Selective CO2‐to‐CO Conversion Enabled by Ultrathin Nitrogen‐Modified Graphene Confined Cobalt–Cobalt Oxide Nanocomposites with Prominent Electron Synergy

Abstract

AbstractDeveloping and fabricating cost‐effective materials for efficient thermocatalytic reduction of CO2 to CO under mild conditions is a promising and practical way to sustainable and green low‐carbon energy systems, which remains a challenge. Herein, a facile high‐temperature pyrolysis strategy for the synthesis of efficient ultrathin nitrogen‐modified graphene confined cobalt oxide (CoOx@NG) nanocomposites with prominent electron synergistic effect on inner Co─CoO core and confinement of N‐modified graphene shell is reported. The electronic and/or geometric structures of active metallic Co and coordinatively unsaturated CoO species are modulated by the graphene confinement effect. The electron‐rich N dopant in the graphene shell enhances the surface electron density of the catalyst, thus regulating the adsorption of acidic CO2 molecules.
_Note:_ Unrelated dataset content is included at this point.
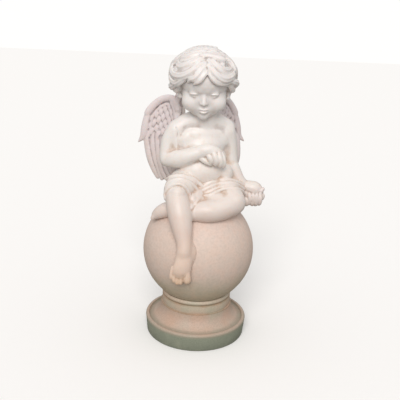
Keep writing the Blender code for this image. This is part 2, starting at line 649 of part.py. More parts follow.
# The turned base: a wall with a raised lip, a cove, a ring and its bead, and a seat for the ball
def plinth_profile():
    r = PLINTH_DIAMETER / 2
    ring = RING_DIAMETER / 2
    seat = SEAT_DIAMETER / 2
    lip = r - LIP_WIDTH
    foot = ring + 0.0025
    low = WALL_HEIGHT - 0.0045
    line = [(0, 0), (r - 0.0070, 0), (r - 0.0045, 0.0020), (r, WALL_HEIGHT - 0.0060),
            (r - 0.0022, WALL_HEIGHT),
            (lip + 0.0015, WALL_HEIGHT), (lip, low)]
    for k in range(1, 6):
        t = k / 5
        line.append((lip - (lip - foot) * math.sin(math.pi / 2 * t) ** 0.9,
                     low + (RING_FOOT_HEIGHT - low) * t ** 1.7))
    line += [(ring - 0.0008, RING_FOOT_HEIGHT + 0.0020), (ring - 0.0010, SEAT_HEIGHT - 0.0150),
             (ring - 0.0028, SEAT_HEIGHT - 0.0130), (ring, SEAT_HEIGHT - 0.0095),
             (ring - 0.0008, SEAT_HEIGHT - 0.0025),
             (ring - 0.0030, SEAT_HEIGHT), (0, SEAT_HEIGHT)]
    return line


def build_plinth(cutter):
    clay = bmesh.new()
    line = [clay.verts.new((x, 0, z)) for x, z in plinth_profile()]
    edges = [clay.edges.new(pair) for pair in zip(line, line[1:])]
    bmesh.ops.spin(clay, geom=line + edges, cent=(0, 0, 0), axis=(0, 0, 1), angle=2 * math.pi,
                   steps=PLINTH_SEGMENTS, use_duplicate=False)
    bmesh.ops.remove_doubles(clay, verts=clay.verts[:], dist=0.00005)
    bmesh.ops.recalc_face_normals(clay, faces=clay.faces[:])
    mesh = bpy.data.meshes.new("plinth")
    clay.to_mesh(mesh)
    clay.free()
    plinth = bpy.data.objects.new("plinth", mesh)
    bpy.context.scene.collection.objects.link(plinth)
    bed_on_ball(plinth, cutter)
    return plinth


def paint(thing, name, colour, roughness):
    coat = bpy.data.materials.new(name)
    coat.use_nodes = True
    shader = coat.node_tree.nodes["Principled BSDF"]
    shader.inputs["Base Color"].default_value = (*colour, 1)
    shader.inputs["Roughness"].default_value = roughness
    shader.inputs["Metallic"].default_value = 0
    thing.data.materials.clear()
    thing.data.materials.append(coat)


def smooth_shade(thing, degrees):
    for face in thing.data.polygons:
        face.use_smooth = True
    thing.data.set_sharp_from_angle(angle=math.radians(degrees))


clear_scene()
cutter = make_ball("seat_cutter", BALL_RADIUS + FIT_GAP)
cutter.display_type = "WIRE"
cutter.hide_render = True
ball = make_ball("ball", BALL_RADIUS)
plinth = build_plinth(cutter)
cherub = build_cherub()
bed_on_ball(cherub, cutter)
keep_largest(cherub)
bpy.data.objects.remove(cutter, do_unlink=True)
paint(cherub, "Ivory cast stone, satin", (0.72, 0.60, 0.53), 0.45)
paint(ball, "Buff cast stone, stippled", (0.55, 0.44, 0.37), 0.55)
paint(plinth, "Grey-green washed cast stone", (0.46, 0.40, 0.32), 0.55)
smooth_shade(cherub, 60)
smooth_shade(ball, 30)
smooth_shade(plinth, 30)
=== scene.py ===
"""A winged cherub seated on a stippled garden ball over a round turned base, finished for its picture.

The cherub is worked like clay: masses, tapered limbs and long blades are laid over one another, run
together into one skin, smoothed, and the smaller forms are laid on and scored in. The ball and the base are
turned from primitives in edit mode. All three are cast stone, rubbed and washed with thin colour.
"""
import math

import bmesh
import bpy
import numpy as np
from mathutils import Euler, Matrix, Vector, kdtree, noise


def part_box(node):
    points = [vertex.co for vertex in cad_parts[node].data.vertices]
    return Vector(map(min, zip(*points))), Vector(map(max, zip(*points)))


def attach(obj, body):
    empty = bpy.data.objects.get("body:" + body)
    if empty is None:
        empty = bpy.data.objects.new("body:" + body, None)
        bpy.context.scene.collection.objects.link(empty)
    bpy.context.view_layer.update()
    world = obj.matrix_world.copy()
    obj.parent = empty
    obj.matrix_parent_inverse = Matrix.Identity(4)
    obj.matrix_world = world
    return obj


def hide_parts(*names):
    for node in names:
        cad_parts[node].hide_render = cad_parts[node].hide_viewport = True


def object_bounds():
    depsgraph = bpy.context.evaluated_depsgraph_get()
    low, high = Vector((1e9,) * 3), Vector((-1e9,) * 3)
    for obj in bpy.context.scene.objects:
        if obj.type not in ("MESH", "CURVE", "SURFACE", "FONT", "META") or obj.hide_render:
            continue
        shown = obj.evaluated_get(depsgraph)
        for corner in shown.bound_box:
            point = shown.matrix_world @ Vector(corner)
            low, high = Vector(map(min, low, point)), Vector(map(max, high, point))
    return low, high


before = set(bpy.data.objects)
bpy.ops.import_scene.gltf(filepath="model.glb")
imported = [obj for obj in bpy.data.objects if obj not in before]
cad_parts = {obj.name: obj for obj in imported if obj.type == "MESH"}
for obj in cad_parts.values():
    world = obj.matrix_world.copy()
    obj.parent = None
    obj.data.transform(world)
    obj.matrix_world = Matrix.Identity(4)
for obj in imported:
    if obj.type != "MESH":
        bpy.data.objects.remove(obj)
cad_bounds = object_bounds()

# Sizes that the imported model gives, in metres
BALL_LOW, BALL_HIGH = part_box("ball")
BASE_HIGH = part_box("plinth")[1]
BALL_RADIUS = (BALL_HIGH[2] - BALL_LOW[2]) / 2
BALL_Z = (BALL_HIGH[2] + BALL_LOW[2]) / 2
BASE_RADIUS = BASE_HIGH[0]
SEAT_HEIGHT = BASE_HIGH[2]
# The cherub and the base stay this clear of the ball, as in the solids
FIT_GAP = 0.0003
# The base's own parts, in metres, as the solid has them
WALL_HEIGHT = 0.0490
LIP_WIDTH = 0.0100
RING_RADIUS = 0.0955
RING_FOOT_HEIGHT = 0.088
# The figure is drawn in millimetres for a ball of this radius at this height; one of them is UNIT metres
DRAWN_BALL_RADIUS = 150
DRAWN_BALL_Z = 245.0
UNIT = BALL_RADIUS / DRAWN_BALL_RADIUS
TORSO_TURN = math.radians(15)
HEAD_TILT = math.radians(13)
SKULL = (0, 14, 20)
SKULL_RADII = (66, 76, 62)
# How fine the clay is worked, in the same millimetres, and how many triangles and sides the pieces keep
MASS_CELL = 2.4
FORM_CELL = 1.7
SKIN_CELL = 1.25
SKIN_TRIANGLES = 196000
TURNED_SEGMENTS = 192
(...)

The engineered CoOx@NG shows an outstanding selective CO2‐to‐CO efficiency, with a conversion of 19.5% and a near full CO selectivity at 523 K as well as excellent stability for 150 h on stream. Moreover, the in‐depth insights into the material microstructure, electron synergy, structure‐activity relationships, key intermediate species, and a three‐step reaction mechanism involving the rate‐determining step of C═O bond cleavage for critical *C═O species via 13CO2 isotope and in situ spectroscopy are also demonstrated.